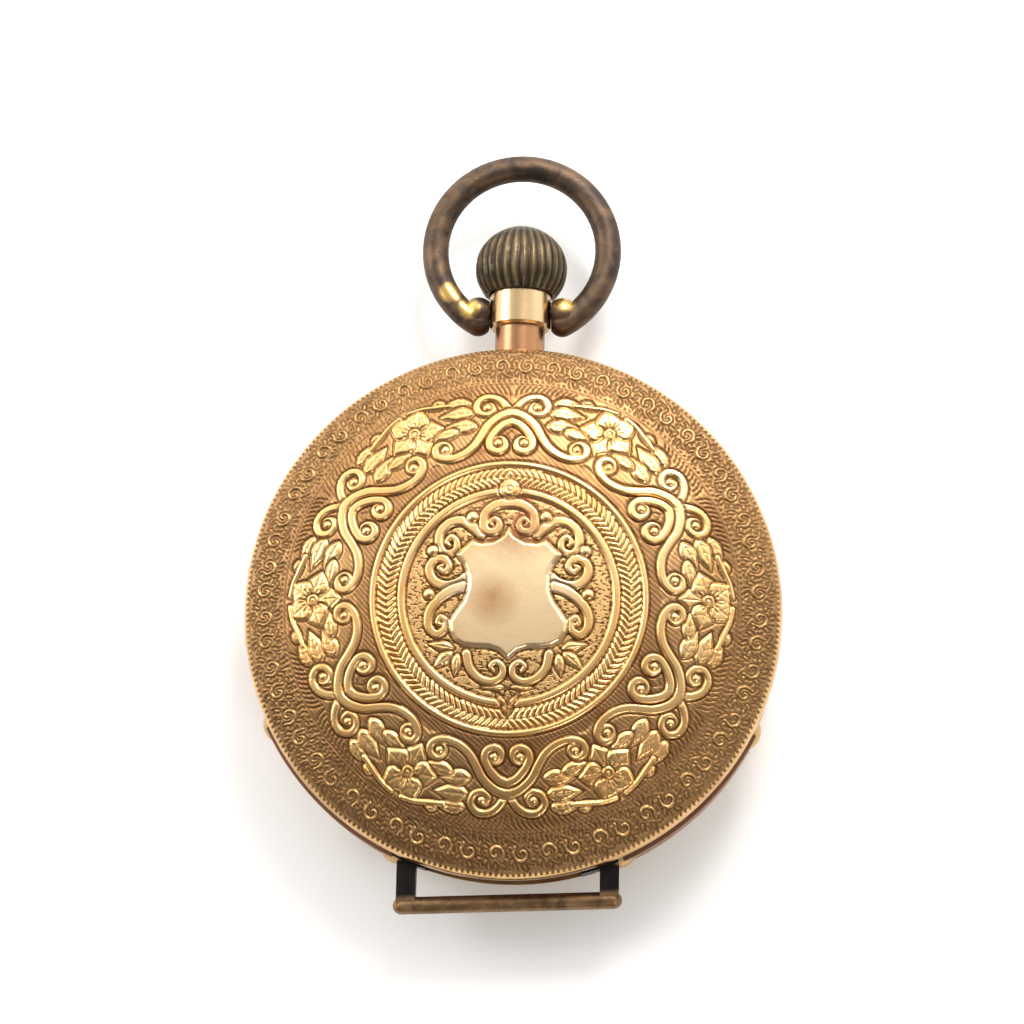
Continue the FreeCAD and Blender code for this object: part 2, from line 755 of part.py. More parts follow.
def make_barrel():
    teeth, module = 80, number(size("barrel_module"))
    z = number(size("barrel_z"))
    height = number(size("barrel_height"))
    wheel = gear_solid(teeth, module, z, 0.25, heading(BARREL, CENTRE))
    wall = rod(4.5, z + 0.25, z + height - 0.15).cut(rod(4.35, z + 0.25, z + height))
    drum = wheel.fuse(wall).cut(rod(0.63, z - 0.2, z + 0.5))
    shaped(drum.removeSplitter(), "barrel_drum", BARREL[0], BARREL[1])
    lid = rod(4.5, z + height - 0.15, z + height).cut(rod(0.63, z, z + 2.0))
    shaped(lid, "barrel_lid", BARREL[0], BARREL[1])
    spring = spiral_solid(1.0, 4.2, 9.0, 0.13, z + 0.3, 0.55)
    shaped(spring, "mainspring", BARREL[0], BARREL[1])
    arbor = rod(0.6, z - 0.45, 5.65).fuse(rod(0.4, 5.6, 5.9))
    shaped(arbor, "barrel_arbor", BARREL[0], BARREL[1])


def make_train():
    centre_m = number(size("centre_module"))
    third_m = number(size("third_module"))
    fourth_m = number(size("fourth_module"))
    to_centre = heading(BARREL, CENTRE)
    to_third = heading(CENTRE, THIRD)
    to_fourth = heading(THIRD, FOURTH)
    to_escape = heading(FOURTH, ESCAPE)
    low, high = 3.1, 5.42
    train_wheel("center_wheel", CENTRE, (80, centre_m, number(size("centre_z")), THIN, to_third),
                (10, number(size("barrel_module")), 3.57, 0.45, to_centre + 198),
                ((0.22, 1.9, 3.6), (0.3, 3.5, 5.0), (0.15, 4.9, high)))
    train_wheel("third_wheel", THIRD, (75, third_m, number(size("third_z")), THIN, to_fourth),
                (10, centre_m, 4.55, 0.42, to_third + 198),
                ((PIVOT, low, 3.6), (0.2, 3.5, 5.0), (PIVOT, 4.9, high)))
    train_wheel("fourth_wheel", FOURTH, (70, fourth_m, number(size("fourth_z")), THIN, to_escape),
                (10, third_m, 3.55, 0.4, to_fourth + 198),
                ((PIVOT, low, 3.6), (0.2, 3.5, 5.0), (PIVOT, 4.9, high)))


def make_escapement():
    z = number(size("escape_z"))
    tip = number(size("escape_radius"))
    points = []
    club_tooth = ((0.72, 0.0), (0.78, 6.0), (1.0, 15.0), (0.97, 18.5), (0.72, 15.5))
    for tooth in range(15):
        for share, offset in club_tooth:
            points.append(polar(tip * share, tooth * 24.0 + offset))
    wheel = polygon_solid(points, z, 0.13).cut(spoke_windows(0.45, tip * 0.6, z, 0.13, 4, 0.07))
    way = heading(FOURTH, ESCAPE)
    pinion = gear_solid(7, number(size("fourth_module")), 4.2, 0.45, way + 180 + 180 / 7.0)
    arbor = [pinion, rod(0.45, z, z + 0.13), rod(0.15, 3.5, 5.0)]
    arbor += [rod(PIVOT, 3.1, 3.6), rod(PIVOT, 4.9, 5.42)]
    shaped(wheel.fuse(arbor).removeSplitter(), "escape_wheel", ESCAPE[0], ESCAPE[1])
    outline_points = [
        (2.5, 0.12), (2.5, 0.26), (2.28, 0.26), (2.2, 0.09), (0.3, 0.14), (0.1, 0.42),
        (-0.62, 1.16), (-0.8, 0.98), (-0.3, 0.45), (-0.24, 0.0), (-0.3, -0.45),
        (-0.8, -0.98), (-0.62, -1.16), (0.1, -0.42), (0.3, -0.14), (2.2, -0.09),
        (2.28, -0.26), (2.5, -0.26), (2.5, -0.12), (2.32, 0.0),
    ]
    fork = polygon_solid(outline_points, z, 0.13)
    fork = fork.fuse([rod(0.08, 3.1, 4.14), rod(0.14, 3.5, 3.98)])
    shaped(fork.removeSplitter(), "pallet_fork", PALLET[0], PALLET[1])
    bar = box(0.9, 4.4, 0.12, PALLET[0] - 0.45, PALLET[1] - 3.9, 4.03)
    foot = box(0.9, 0.9, 0.62, PALLET[0] - 0.45, PALLET[1] - 3.9, PLATE_TOP)
    piece(cut(fuse(bar, foot), cylinder(0.11, 1.0, PALLET[0], PALLET[1], 3.8)), "pallet_cock")


def make_balance():
    z = number(size("balance_z"))
    outer = number(size("balance_radius"))
    rim = rod(outer, z, z + 0.32).cut(rod(outer - 0.42, z, z + 0.32))
    solids = [Part.makeBox(outer * 2 - 0.3, 0.5, 0.14, FreeCAD.Vector(0.15 - outer, -0.25, z + 0.06))]
    for index in range(14):
        screw = Part.makeCylinder(0.11, 0.3, FreeCAD.Vector(outer - 0.15, 0, z + 0.16), X_AXIS)
        screw.rotate(FreeCAD.Vector(), Z_AXIS, 360.0 * (index + 0.5) / 14)
        solids.append(screw)
    staff = rod(0.15, 3.5, 5.2).fuse([rod(0.08, 3.1, 5.6), rod(0.4, 3.96, 4.14), rod(0.28, 4.66, 4.86)])
    shaped(rim.fuse(solids).cut(staff).removeSplitter(), "balance_wheel", BALANCE[0], BALANCE[1])
    shaped(staff.removeSplitter(), "balance_staff", BALANCE[0], BALANCE[1])
    shaped(spiral_solid(0.42, 2.5, 10.0, 0.05, 4.72, 0.1), "hairspring", BALANCE[0], BALANCE[1])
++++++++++
Pull out the lines above in which the word "FreeCAD" appears.

Continue the FreeCAD and Blender code for this object: part 2, from line 755 of part.py. More parts follow.
    solids = [Part.makeBox(outer * 2 - 0.3, 0.5, 0.14, FreeCAD.Vector(0.15 - outer, -0.25, z + 0.06))]
        screw = Part.makeCylinder(0.11, 0.3, FreeCAD.Vector(outer - 0.15, 0, z + 0.16), X_AXIS)
        screw.rotate(FreeCAD.Vector(), Z_AXIS, 360.0 * (index + 0.5) / 14)